Anyway I/we have gone way off topic and a multi fuel burner will never be light but it will be convenient. It's a judgement call.
That it is, but given how little weight the Omnilite TI actually is, compared to the likes of a Dragonfly, seems ideal. It has certainly gone on my shopping list.
Now you seem to have a agenda against me and you seem to actively seek out posts of mine to get outraged about.
Even worse, when i post explaining my opinion in what i feel is a non offensive calm way, you answer with snippy comments and nit pick to try and take the thread off track.
I'm sure I've felt like that on at least 2 threads...
Actually it's an optimization problem, but this is as far as I got in this thread before running out of steam. There's a lot of good information here but it seems to be meandering.
One point I thought hadn't been sufficiently aired is that it's the efficiency of the entire heating system that matters if you care about weight on a trip, not just that of the burner.
One poster claimed to use 30ml if meths to boil 500ml of water (from some unknown starting temperature) but that seems excessive to me. In a Trangia 25 I would expect to be able to make a brew or a meal with that sort of quantity of water using half as much meths.
Still less meths in a more efficient setup, if you can find one.
Yes, but Meths is not that easily available. Down here in Kent the moment you leave a town, you won't find it. You're lucky if the village shop has biscuits and a bottle of drink, The ole traditional hardware shop or aladins cave village store just doesn't seem to exist anymore.
And this is where the balance tips. Meths or gas, I may have to carry the whole trip's worth of fuel from day one. Where as Petrol or multifuel stove I could actually get away with carrying half the trips worth, because at a petrol station, I can get petrol. With a multi fuel stove that will take petrol *AND* gas, I can even carry the petrol bottle empty, and use the gas bottle until the petrol station at day 7... Lots to think about.
As has been noted, road fuel (petrol/gasoline) is awful stuff - my most recent experience of how awful was two nights ago when the a fuel pipe on the Hayabusa came adrift, and my hands have only just stopped smelling of it.
It kinda baffles me how anybody can talk about filling up a half-litre bottle from the pumps and then grumble about hexy. All you need to do is set the stove downwind. It says that, or something like it, right there on the packet.
Fuels don't get much safer than hexamine, and if you can grumble about hexy you can live without cooking.
Interesting point of view. Hexi is considerably more expensive, hard to find, and smells aweful. You also have exactly zero control over how much you use. You can't really put half a block out when you're tea is ready...
In my (regrettably now very long) experience the most pleasant hydrocarbon fuel to use is aviation spirit (Santaman's avgas), which unlike road fuels leaves practically nothing behind when it evaporates. Not even a smell.
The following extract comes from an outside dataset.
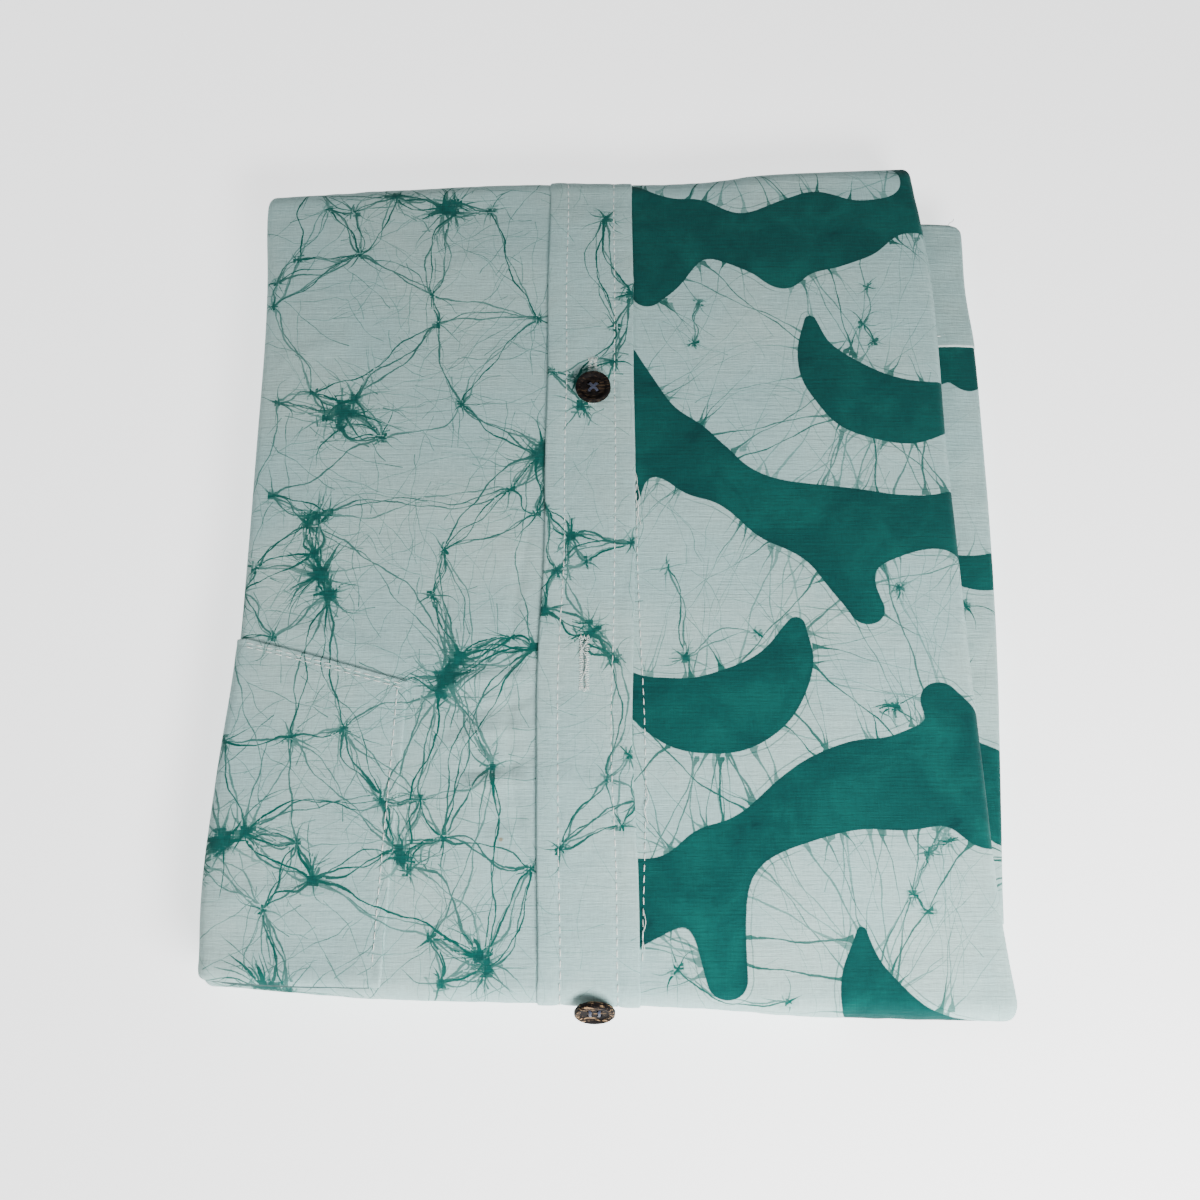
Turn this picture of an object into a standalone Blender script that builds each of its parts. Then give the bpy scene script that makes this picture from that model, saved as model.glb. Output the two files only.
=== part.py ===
"""Folded batik shirt, lying face up on a flat surface.

The shirt's sides and sleeves are folded to the back, then its collar end and its hem end are folded
under. What shows is one long strip of front cloth that runs over the pile, down round a soft roll at
each end, and on underneath. Each front is one thin wall that follows the strip round both ends.

Frame: +Z up, +Y towards the hem fold, +X towards the wearer's right front (the shirt lies with its
collar end nearest -Y). The origin is under the middle of the pile. All sizes are in millimetres and
are turned into metres where vertices are made.
"""

import math

import bmesh
import bpy
from mathutils import Matrix, Vector

MM = 0.001

# ---- Driving sizes ---------------------------------------------------------------------------
PILE_HEIGHT = 18.0          # from the resting face to the flat of the top strip
STRIP_HEIGHT = 6.0          # one folded strip of shirt: two fronts' worth of layers and the back
CROWN = 1.2                 # how much the middle of the top stands above its edges
WALL = 1.0                  # cloth wall
GAP = 0.3                   # clearance at seams and between layers
FOOTPRINT_MIDDLE = (5.6, 23.6)      # middle of the pile in the drafting frame used by the tables

SIDE_ROLL = STRIP_HEIGHT / 2        # radius of the fold down each long side
NEAR_ROLL = STRIP_HEIGHT            # radius of the fold at the collar end: two strips
FAR_ROLL = PILE_HEIGHT / 2          # radius of the fold at the hem end: the whole pile
SIDE_TURN = 110 / 90                # quarter turns that a front follows a long side's roll
LEDGE_TURN = 60 / 90                # the same where the collar end shows underneath
LEDGE = 46.5                # collar end that shows underneath, beyond the hem
HEM_RUN = 238.0             # hem end that lies underneath

PLACKET_LEFT = -19.0        # the band down the centre front
PLACKET_RIGHT = 12.2
BAND_BOW = 1.7              # how far the band bows to the left, about this y
BAND_BOW_Y = -42.0
BAND_BOW_RUN = 42.0
FRONT_SEAM = -15.0          # where the two fronts meet under the band
PRESS_MARGIN = 4.0          # soft step beside the band where the pile takes its thickness

BUTTON_DIAMETER = 12.5      # 20 ligne coconut shell button
BUTTON_THICKNESS = 2.6
BUTTON_HOLE = 1.7
BUTTON_HOLE_SPACING = 2.9
BUTTON_X = -2.4
UPPER_BUTTON_Y = 78.6
FOLD_BUTTON_TILT = 66.0     # degrees that the lower button is turned round the collar end's roll

SLEEVE_TOP = 11.7           # upper face of the sleeve that lies folded behind
SLEEVE_THICKNESS = 3.2
SLEEVE_RUN_IN = 20.0        # sleeve that lies inside the pile
SLEEVE_START = -104.0
BAND_START = 101.5          # seam between sleeve and its band
BAND_END = 154.6
SLOT_REACH = 26.0           # depth of the space that the sleeve lies in

# The long sides' outlines, and the sleeve's: one row per station along the shirt.
SIDES = (
    dict(y=-133.0, left=-118.5, right=126.0, sleeve=123.5),
    dict(y=-98.0, left=-122.5, right=123.5, sleeve=126.0),
    dict(y=-60.0, left=-122.0, right=123.0, sleeve=129.5),
    dict(y=-20.0, left=-120.0, right=122.5, sleeve=133.0),
    dict(y=20.0, left=-120.5, right=122.5, sleeve=135.5),
    dict(y=60.0, left=-121.5, right=122.5, sleeve=137.0),
    dict(y=100.0, left=-122.5, right=123.5, sleeve=138.0),
    dict(y=126.0, left=-124.0, right=123.5, sleeve=137.0),
    dict(y=152.0, left=-126.5, right=122.0, sleeve=138.0),
    dict(y=181.0, left=-127.5, right=119.0, sleeve=137.5),
)

# The two end folds' outlines: one row per station across the shirt.
ENDS = (
    dict(x=-126.0, near=-121.5, far=167.0),
    dict(x=-70.0, near=-126.0, far=171.0),
    dict(x=-30.0, near=-127.0, far=173.0),
    dict(x=12.0, near=-128.0, far=173.0),
    dict(x=40.0, near=-129.5, far=174.0),
    dict(x=62.0, near=-131.0, far=177.5),
    dict(x=120.0, near=-132.5, far=180.5),
)

# The chest pocket, upside down: a row per corner, from the left fold to its inner side.
POCKET_EDGE = (
    dict(x=-117.0, bottom=-13.0, mouth=-120.5),
    dict(x=-96.0, bottom=-18.5, mouth=-122.0),
    dict(x=-62.5, bottom=-28.0, mouth=-123.0),
)
POCKET_SIDE_LEAN = 3.2      # how far the inner side leans outwards at the mouth
POCKET_MOUTH_ROWS = (0.0, 0.015, 0.03, 0.045)   # shares of its height where it follows the end roll

# The hidden layers, from the bottom up: how far each level stands in from the outer cloth.
LEVELS = (
    dict(z=2.9, side=2.4, near=58.0, slot=0.0),
    dict(z=3.7, side=1.7, near=55.8, slot=0.0),
    dict(z=5.3, side=1.1, near=54.9, slot=0.0),
    dict(z=5.9, side=2.8, near=55.4, slot=0.0),
    dict(z=6.5, side=1.4, near=55.4, slot=0.0),
    dict(z=7.35, side=2.6, near=56.0, slot=0.0),
    dict(z=7.7, side=2.5, near=None, slot=0.0),
    dict(z=8.1, side=1.9, near=None, slot=0.0),
    dict(z=8.35, side=1.5, near=None, slot=1.0),
    dict(z=9.0, side=1.4, near=None, slot=1.0),
    dict(z=10.2, side=1.9, near=None, slot=1.0),
    dict(z=11.2, side=3.4, near=None, slot=1.0),
    dict(z=12.1, side=3.6, near=None, slot=1.0),
    dict(z=12.4, side=3.6, near=None, slot=0.0),
    dict(z=13.3, side=3.2, near=None, slot=0.0),
    dict(z=14.0, side=1.8, near=None, slot=0.0),
    dict(z=15.0, side=1.4, near=None, slot=0.0),
    dict(z=16.0, side=1.8, near=None, slot=0.0),
    dict(z=16.6, side=3.2, near=None, slot=0.0),
)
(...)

Unfortunately because of regulation it's not all that easy to buy in the UK, but if you fly (unless of course you fly a jet) you can save the bit that you have to drain from the tanks on the pre-flight check instead of letting it slop on the grass.
And you can make especially sure there's no water in there by draining more than might strictly be necessary.
One of the interesting ones these days is Aspen. It's rumoured to be much nicer than petrol in it's odour. I've not tried it yet. But when I run out of petrol for my MSR stoves, I will certainly be replacing it with Aspen.
Thank you everyone for your contributions on this thread, I think I've reached the conclusions I need for the trip.